Viking attacks on Britain’s monasteries in the 9th Century forced monks to exhume Cuthbert’s body on the island of Lindisfarne and flee to the mainland. According to legend, while the monks were on the road with the body, their cart came to a mysterious standstill. One of the party then had a mystical vision of Cuthbert telling him he wanted to be laid to rest in a place called 'Dunholm'. Directions provided by a passing milkmaid pointed them in the direction of this mysterious location by the River Wear, where the monks settled and where the cathedral and city of Durham would later spring up as a result. (The protection offered by the loop of the river is a more prosaic and practical reason why the location may have been chosen.)

Pilgrimage was also big business. The journey to and from a site like Durham Cathedral would have been arduous, with pilgrims needing places to rest up and eat. There was also a thriving trade in religious relics sold to pilgrims – a fact satirised by Chaucer in his Canterbury Tales, which is about a group of pilgrims travelling to the shrine of Thomas Becket. One of the characters is the unscrupulous Pardoner, who passes off pig bones as the bones of saints.

Pilgrims would also purchase badges, often crafted from lead alloys, which would be worn as proud proof of having completed a pilgrimage. One such 'souvenir' from a pilgrimage to Durham Cathedral was recovered from the River Wear in 2011: a lead alloy cross with flared arms which may have been thrown into the river as a kind of religious offering, or simply because its vendor didn’t want it anymore.

Durham was just one of many pilgrimage sites that became hugely popular. Another was Norfolk’s Shrine of Our Lady at Walsingham, which was built after a Saxon woman called Richeldis de Faverches had a vision of Mary in 1061, revealing the very house where the Virgin was told she was destined to give birth to Jesus. A replica of this residence was built in what became known as 'England’s Nazareth', attracting droves of pilgrims, including a succession of English monarchs.

The shrine at Walsingham was destroyed during the Reformation, when – having dramatically broken from the Pope – Henry VIII pillaged and ravaged monasteries and Catholic places of worship throughout the land. Land was taken from the Catholics and sold to local landowners, while the treasures of shrines were snatched by the state.

Durham Cathedral was another major target for Henry’s agents, who came to literally strip away the jewels which adorned St Cuthbert’s shrine. Fascinatingly, the legend of St Cuthbert persisted even during these dark times – according to an account written after the dissolution of the monasteries, Henry’s men asked a blacksmith to crack open the casket containing the saint’s body. The blacksmith was shocked to report the body looked only recently dead, complete with a “fortnight’s growth” of beard.

The cathedral was left transformed, not least because 107 gilded statues were removed from the building for safekeeping by the local monks. These statues, which had pride of place in an ornate structure called the Neville Screen, have never been recovered – their whereabouts an enduring and intriguing mystery.
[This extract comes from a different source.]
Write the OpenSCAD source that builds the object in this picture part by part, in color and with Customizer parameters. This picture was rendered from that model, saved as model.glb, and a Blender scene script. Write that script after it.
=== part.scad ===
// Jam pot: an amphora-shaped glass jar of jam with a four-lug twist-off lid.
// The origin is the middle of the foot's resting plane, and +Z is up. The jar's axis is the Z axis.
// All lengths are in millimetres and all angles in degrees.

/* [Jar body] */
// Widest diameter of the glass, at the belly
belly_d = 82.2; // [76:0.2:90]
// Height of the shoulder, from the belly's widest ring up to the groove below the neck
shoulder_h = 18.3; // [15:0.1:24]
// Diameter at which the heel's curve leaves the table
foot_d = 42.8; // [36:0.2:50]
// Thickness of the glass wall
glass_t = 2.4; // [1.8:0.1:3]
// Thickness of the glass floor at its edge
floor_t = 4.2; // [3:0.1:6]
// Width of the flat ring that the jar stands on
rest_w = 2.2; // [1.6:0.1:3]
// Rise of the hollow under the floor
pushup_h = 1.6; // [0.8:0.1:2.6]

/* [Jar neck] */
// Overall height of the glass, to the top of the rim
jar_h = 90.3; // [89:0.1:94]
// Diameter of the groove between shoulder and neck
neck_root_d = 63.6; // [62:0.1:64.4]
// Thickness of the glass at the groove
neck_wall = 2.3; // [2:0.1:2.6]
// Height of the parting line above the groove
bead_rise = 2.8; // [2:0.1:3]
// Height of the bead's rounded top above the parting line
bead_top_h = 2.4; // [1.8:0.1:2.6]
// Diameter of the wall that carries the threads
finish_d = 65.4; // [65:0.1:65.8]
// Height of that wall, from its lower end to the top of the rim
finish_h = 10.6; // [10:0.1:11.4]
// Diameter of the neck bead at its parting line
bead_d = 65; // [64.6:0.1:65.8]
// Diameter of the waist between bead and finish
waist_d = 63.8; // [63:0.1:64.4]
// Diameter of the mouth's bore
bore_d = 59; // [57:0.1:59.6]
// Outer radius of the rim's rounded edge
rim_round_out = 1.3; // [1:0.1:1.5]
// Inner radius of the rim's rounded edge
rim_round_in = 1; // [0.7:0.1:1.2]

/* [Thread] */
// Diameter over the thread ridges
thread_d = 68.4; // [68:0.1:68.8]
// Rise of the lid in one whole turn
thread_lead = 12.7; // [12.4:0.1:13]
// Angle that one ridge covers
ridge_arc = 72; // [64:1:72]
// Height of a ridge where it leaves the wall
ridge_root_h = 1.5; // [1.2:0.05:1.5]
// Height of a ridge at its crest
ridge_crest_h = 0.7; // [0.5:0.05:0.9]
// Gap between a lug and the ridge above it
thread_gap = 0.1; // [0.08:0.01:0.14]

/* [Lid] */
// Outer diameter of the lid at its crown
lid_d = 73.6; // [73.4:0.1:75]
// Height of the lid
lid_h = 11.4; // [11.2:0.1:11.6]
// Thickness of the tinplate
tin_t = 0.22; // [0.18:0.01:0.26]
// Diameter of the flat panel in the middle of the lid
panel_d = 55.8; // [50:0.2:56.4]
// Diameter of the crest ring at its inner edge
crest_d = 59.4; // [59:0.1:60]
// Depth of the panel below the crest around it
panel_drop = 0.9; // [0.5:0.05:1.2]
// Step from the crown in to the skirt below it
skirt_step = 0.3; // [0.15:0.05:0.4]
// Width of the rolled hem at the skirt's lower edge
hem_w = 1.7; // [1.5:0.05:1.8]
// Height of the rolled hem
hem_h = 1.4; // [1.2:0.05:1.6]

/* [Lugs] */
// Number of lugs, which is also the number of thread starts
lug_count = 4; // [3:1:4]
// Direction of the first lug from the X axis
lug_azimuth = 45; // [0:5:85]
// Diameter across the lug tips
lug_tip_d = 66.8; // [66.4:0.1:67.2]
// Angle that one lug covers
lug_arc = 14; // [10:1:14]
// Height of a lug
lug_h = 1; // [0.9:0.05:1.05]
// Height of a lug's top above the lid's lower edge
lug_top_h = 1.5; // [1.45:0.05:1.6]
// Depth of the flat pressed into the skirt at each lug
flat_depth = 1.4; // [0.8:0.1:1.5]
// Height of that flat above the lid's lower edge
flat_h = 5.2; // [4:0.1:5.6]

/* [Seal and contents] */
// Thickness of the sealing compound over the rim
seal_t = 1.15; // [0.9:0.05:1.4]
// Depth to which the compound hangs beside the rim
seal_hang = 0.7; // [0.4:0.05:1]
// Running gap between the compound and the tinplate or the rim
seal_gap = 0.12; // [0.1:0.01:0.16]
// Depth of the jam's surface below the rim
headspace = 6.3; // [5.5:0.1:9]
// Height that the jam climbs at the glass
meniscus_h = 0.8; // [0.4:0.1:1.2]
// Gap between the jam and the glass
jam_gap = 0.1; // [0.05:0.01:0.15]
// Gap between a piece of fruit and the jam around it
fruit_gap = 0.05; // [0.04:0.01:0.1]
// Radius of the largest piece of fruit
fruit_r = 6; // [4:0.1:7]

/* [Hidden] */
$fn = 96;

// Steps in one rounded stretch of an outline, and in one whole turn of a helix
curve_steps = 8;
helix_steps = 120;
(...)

As for Durham Cathedral itself… its story went on to encompass even more dramatic events, such the period in the wake of a battle waged by Oliver Cromwell, when the building was used as a gruelling prison for thousands of Scottish prisoners of war. You can see why the River Hunters are so excited about visiting this peninsula on the River Wear, where secrets still lurk beneath the water’s surface.